> [Aim of the exercise]: What follows is a block of records; restate each one word for word.

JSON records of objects
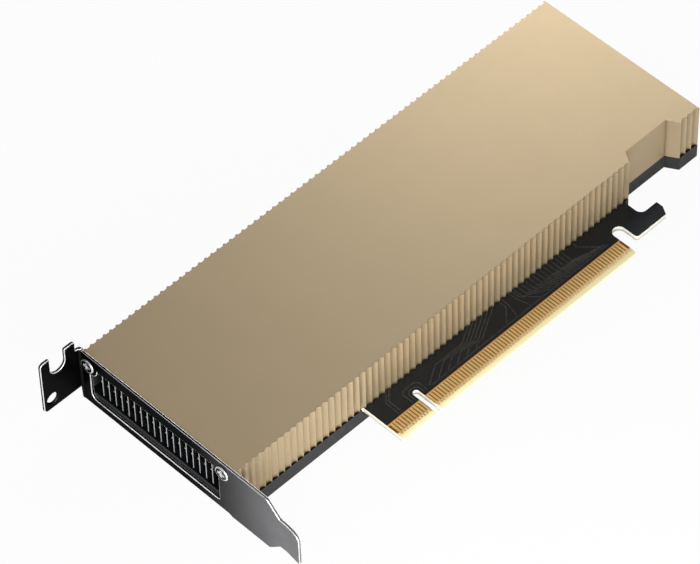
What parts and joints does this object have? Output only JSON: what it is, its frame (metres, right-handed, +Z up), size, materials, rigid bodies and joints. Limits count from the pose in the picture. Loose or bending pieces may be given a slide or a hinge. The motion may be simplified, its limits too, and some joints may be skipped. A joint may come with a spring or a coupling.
{
  "type": "passive accelerator card",
  "caption": "Low-profile single-slot passive accelerator card: fluted metal cover over a finned heat sink, edge-connector board, back tray and slot bracket with an exhaust window.",
  "frame": {"origin": "middle of the board's thickness at the edge connector's key, on the tongue's lower edge", "axes": "+X from the slot bracket to the far end, +Y from the edge connector to the card's long top edge, +Z up out of the component side; the card lies flat on its back tray"},
  "size_m": [0.1809, 0.0793, 0.024],
  "materials": {
    "bracket_black": "black nickel plated steel, glossy",
    "screw_steel": "bright plated steel",
    "cover_gold": "satin champagne anodised",
    "tray_black": "satin black",
    "film": "matt insulating film",
    "board_black": "semi-gloss solder mask",
    "contact_gold": "gold plated",
    "fin_aluminium": "bare aluminium",
    "base_copper": "bare copper",
    "package_green": "laminate",
    "silicon": "polished silicon",
    "spring_steel": "rolled sheet",
    "chip_black": "moulded epoxy",
    "thermal_pad": "soft silicone",
    "inductor_grey": "pressed ferrite",
    "capacitor_tan": "ceramic"
  },
  "bodies": {
    "root": {"io_bracket": "bracket_black", "bracket_screws": "screw_steel", "cover": "cover_gold", "back_tray": "tray_black", "tray_screws": "screw_steel", "insulating_film": "film", "circuit_board": "board_black", "contacts_front": "contact_gold", "contacts_back": "contact_gold", "heatsink_fins": "fin_aluminium", "heatsink_base": "base_copper", "gpu_package": "package_green", "gpu_die": "silicon", "gpu_stiffener": "spring_steel", "thermal_paste": "thermal_pad", "core_clamp": "spring_steel", "core_screws": "screw_steel", "memory_chips": "chip_black", "memory_pads": "thermal_pad", "power_stages": "chip_black", "power_stage_pads": "thermal_pad", "power_inductors": "inductor_grey", "polymer_capacitors": "chip_black", "ceramic_capacitors": "capacitor_tan", "firmware_chip": "chip_black", "crystal": "spring_steel"}
  },
  "joints": []
}
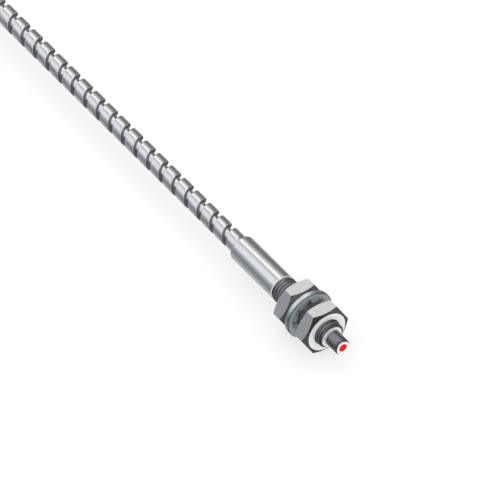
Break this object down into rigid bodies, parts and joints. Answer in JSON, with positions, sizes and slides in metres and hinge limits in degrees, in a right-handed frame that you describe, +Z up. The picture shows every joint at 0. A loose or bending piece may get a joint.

> [Output for this exercise]:
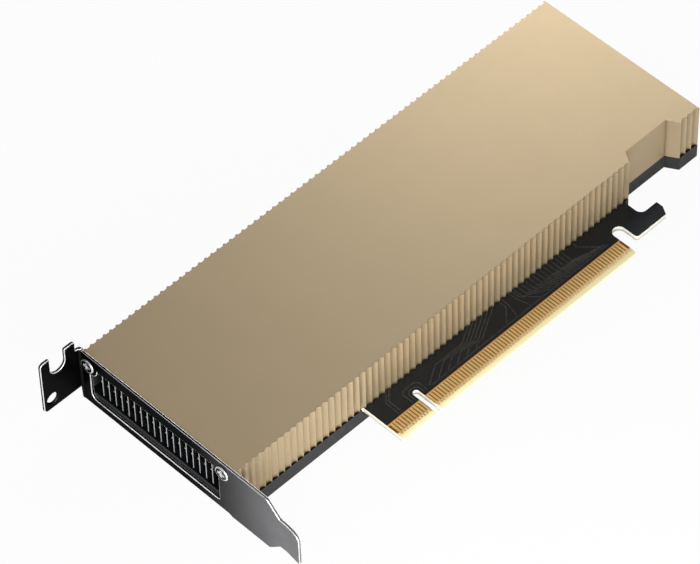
What parts and joints does this object have? Output only JSON: what it is, its frame (metres, right-handed, +Z up), size, materials, rigid bodies and joints. Limits count from the pose in the picture. Loose or bending pieces may be given a slide or a hinge. The motion may be simplified, its limits too, and some joints may be skipped. A joint may come with a spring or a coupling.
{
  "type": "passive accelerator card",
  "caption": "Low-profile single-slot passive accelerator card: fluted metal cover over a finned heat sink, edge-connector board, back tray and slot bracket with an exhaust window.",
  "frame": {"origin": "middle of the board's thickness at the edge connector's key, on the tongue's lower edge", "axes": "+X from the slot bracket to the far end, +Y from the edge connector to the card's long top edge, +Z up out of the component side; the card lies flat on its back tray"},
  "size_m": [0.1809, 0.0793, 0.024],
  "materials": {
    "bracket_black": "black nickel plated steel, glossy",
    "screw_steel": "bright plated steel",
    "cover_gold": "satin champagne anodised",
    "tray_black": "satin black",
    "film": "matt insulating film",
    "board_black": "semi-gloss solder mask",
    "contact_gold": "gold plated",
    "fin_aluminium": "bare aluminium",
    "base_copper": "bare copper",
    "package_green": "laminate",
    "silicon": "polished silicon",
    "spring_steel": "rolled sheet",
    "chip_black": "moulded epoxy",
    "thermal_pad": "soft silicone",
    "inductor_grey": "pressed ferrite",
    "capacitor_tan": "ceramic"
  },
  "bodies": {
    "root": {"io_bracket": "bracket_black", "bracket_screws": "screw_steel", "cover": "cover_gold", "back_tray": "tray_black", "tray_screws": "screw_steel", "insulating_film": "film", "circuit_board": "board_black", "contacts_front": "contact_gold", "contacts_back": "contact_gold", "heatsink_fins": "fin_aluminium", "heatsink_base": "base_copper", "gpu_package": "package_green", "gpu_die": "silicon", "gpu_stiffener": "spring_steel", "thermal_paste": "thermal_pad", "core_clamp": "spring_steel", "core_screws": "screw_steel", "memory_chips": "chip_black", "memory_pads": "thermal_pad", "power_stages": "chip_black", "power_stage_pads": "thermal_pad", "power_inductors": "inductor_grey", "polymer_capacitors": "chip_black", "ceramic_capacitors": "capacitor_tan", "firmware_chip": "chip_black", "crystal": "spring_steel"}
  },
  "joints": []
}
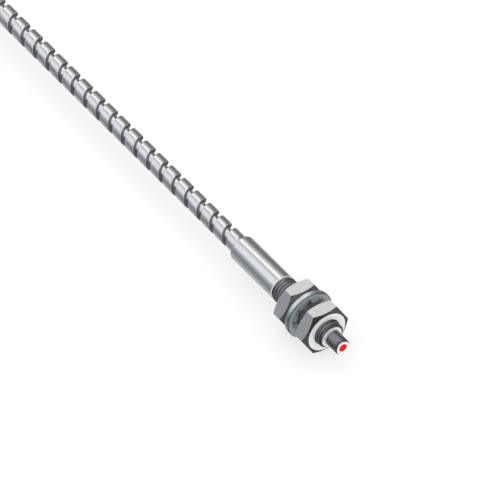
Break this object down into rigid bodies, parts and joints. Answer in JSON, with positions, sizes and slides in metres and hinge limits in degrees, in a right-handed frame that you describe, +Z up. The picture shows every joint at 0. A loose or bending piece may get a joint.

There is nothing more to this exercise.